» **COLLECTED MATERIAL**
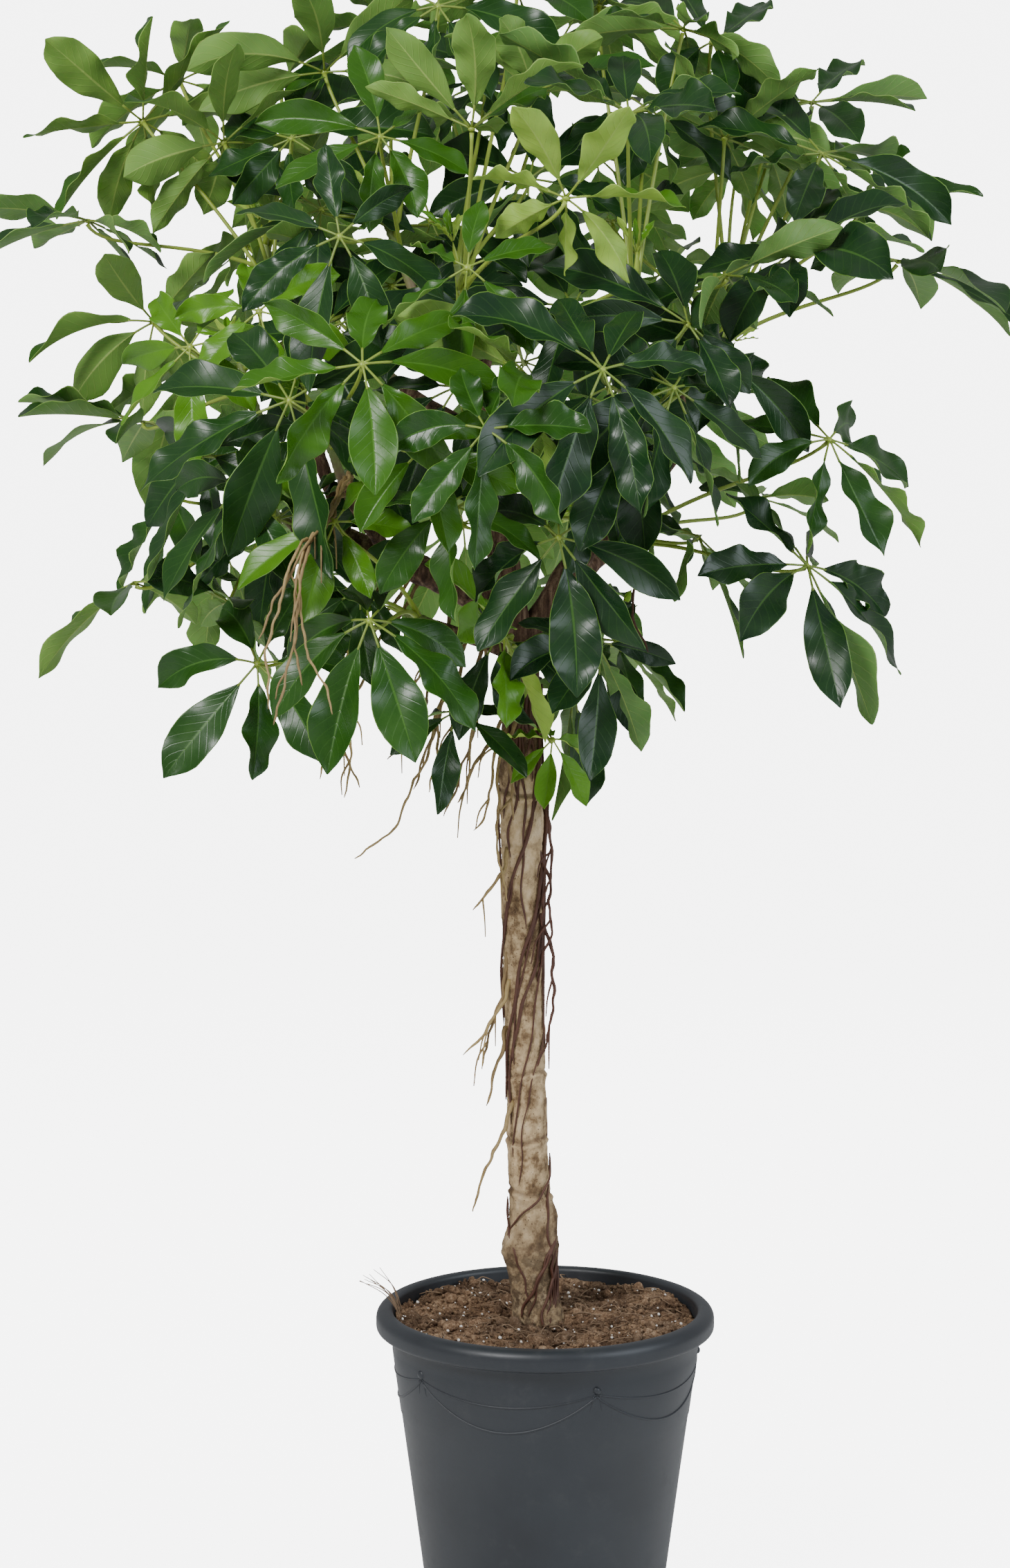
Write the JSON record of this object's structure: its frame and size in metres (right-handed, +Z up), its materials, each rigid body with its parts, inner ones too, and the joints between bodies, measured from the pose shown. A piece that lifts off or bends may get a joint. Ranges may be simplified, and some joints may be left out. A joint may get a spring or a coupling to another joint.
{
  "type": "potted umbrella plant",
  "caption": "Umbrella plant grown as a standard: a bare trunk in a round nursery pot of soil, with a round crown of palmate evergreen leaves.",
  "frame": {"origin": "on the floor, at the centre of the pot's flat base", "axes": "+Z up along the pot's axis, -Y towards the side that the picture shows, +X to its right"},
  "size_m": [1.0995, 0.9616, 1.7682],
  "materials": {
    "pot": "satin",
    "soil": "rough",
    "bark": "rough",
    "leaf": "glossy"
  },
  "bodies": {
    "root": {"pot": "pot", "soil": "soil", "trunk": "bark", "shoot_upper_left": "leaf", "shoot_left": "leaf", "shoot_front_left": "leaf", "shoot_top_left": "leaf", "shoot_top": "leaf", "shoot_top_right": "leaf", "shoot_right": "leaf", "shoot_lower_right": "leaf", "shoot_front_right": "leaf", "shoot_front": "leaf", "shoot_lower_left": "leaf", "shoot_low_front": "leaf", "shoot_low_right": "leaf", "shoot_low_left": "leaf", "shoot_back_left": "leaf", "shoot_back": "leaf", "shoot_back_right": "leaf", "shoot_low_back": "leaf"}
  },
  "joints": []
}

» **TO DO**
Word for word, restate all of the data shown above.

» **THE ANSWER**
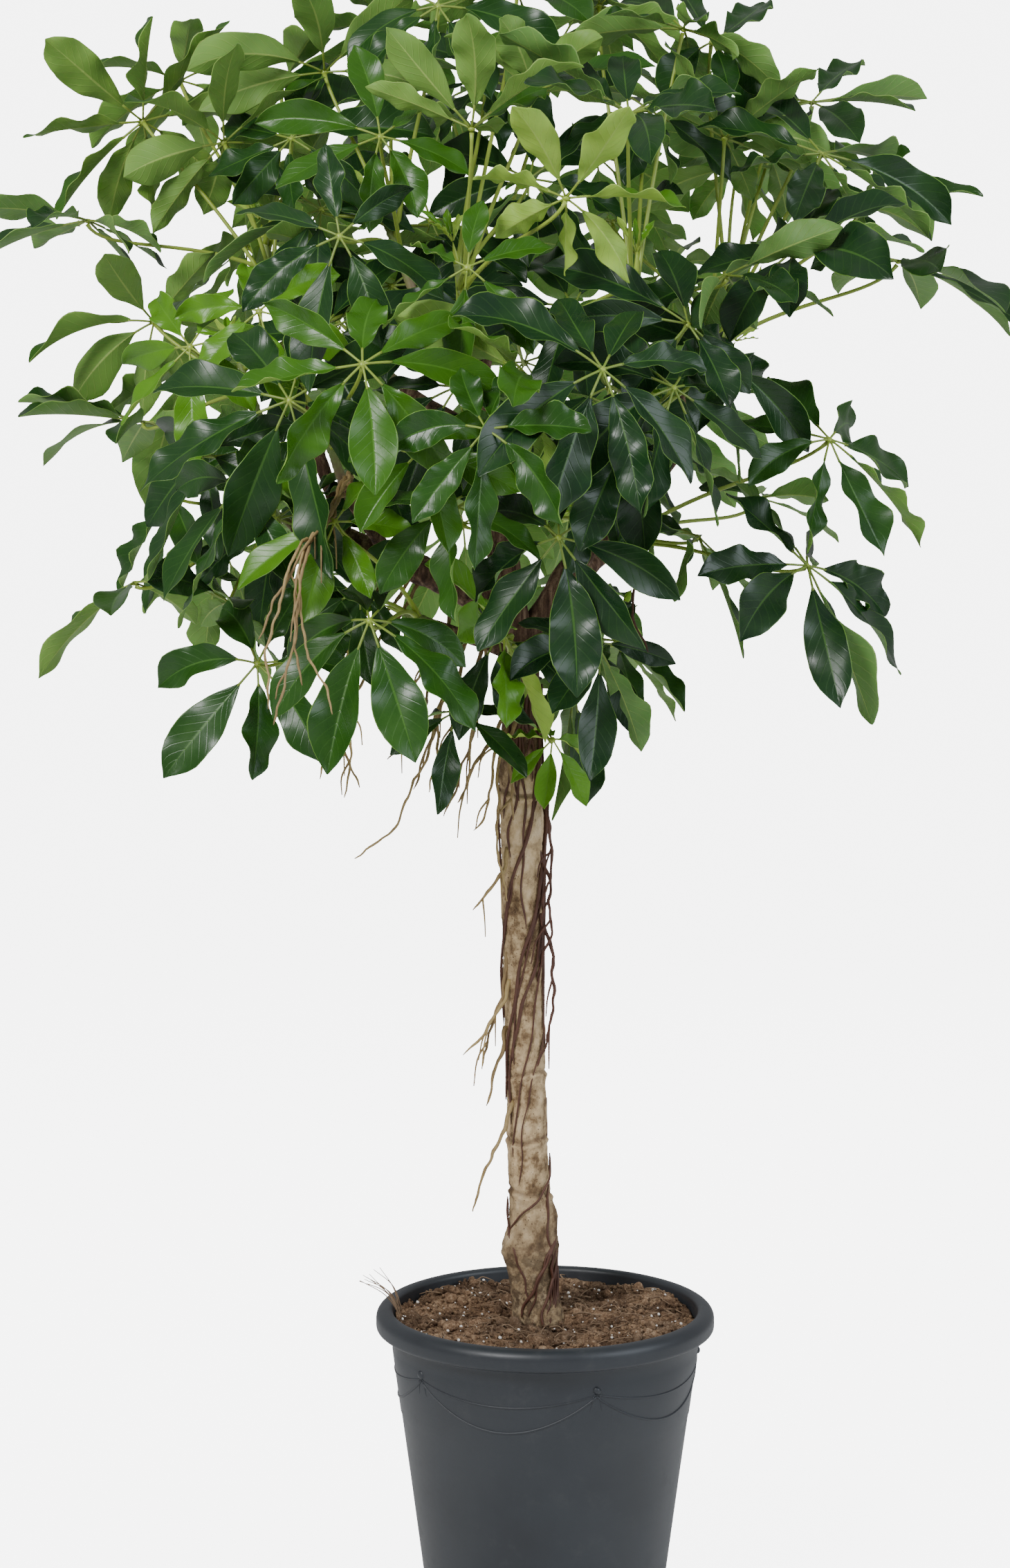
Write the JSON record of this object's structure: its frame and size in metres (right-handed, +Z up), its materials, each rigid body with its parts, inner ones too, and the joints between bodies, measured from the pose shown. A piece that lifts off or bends may get a joint. Ranges may be simplified, and some joints may be left out. A joint may get a spring or a coupling to another joint.
{
  "type": "potted umbrella plant",
  "caption": "Umbrella plant grown as a standard: a bare trunk in a round nursery pot of soil, with a round crown of palmate evergreen leaves.",
  "frame": {"origin": "on the floor, at the centre of the pot's flat base", "axes": "+Z up along the pot's axis, -Y towards the side that the picture shows, +X to its right"},
  "size_m": [1.0995, 0.9616, 1.7682],
  "materials": {
    "pot": "satin",
    "soil": "rough",
    "bark": "rough",
    "leaf": "glossy"
  },
  "bodies": {
    "root": {"pot": "pot", "soil": "soil", "trunk": "bark", "shoot_upper_left": "leaf", "shoot_left": "leaf", "shoot_front_left": "leaf", "shoot_top_left": "leaf", "shoot_top": "leaf", "shoot_top_right": "leaf", "shoot_right": "leaf", "shoot_lower_right": "leaf", "shoot_front_right": "leaf", "shoot_front": "leaf", "shoot_lower_left": "leaf", "shoot_low_front": "leaf", "shoot_low_right": "leaf", "shoot_low_left": "leaf", "shoot_back_left": "leaf", "shoot_back": "leaf", "shoot_back_right": "leaf", "shoot_low_back": "leaf"}
  },
  "joints": []
}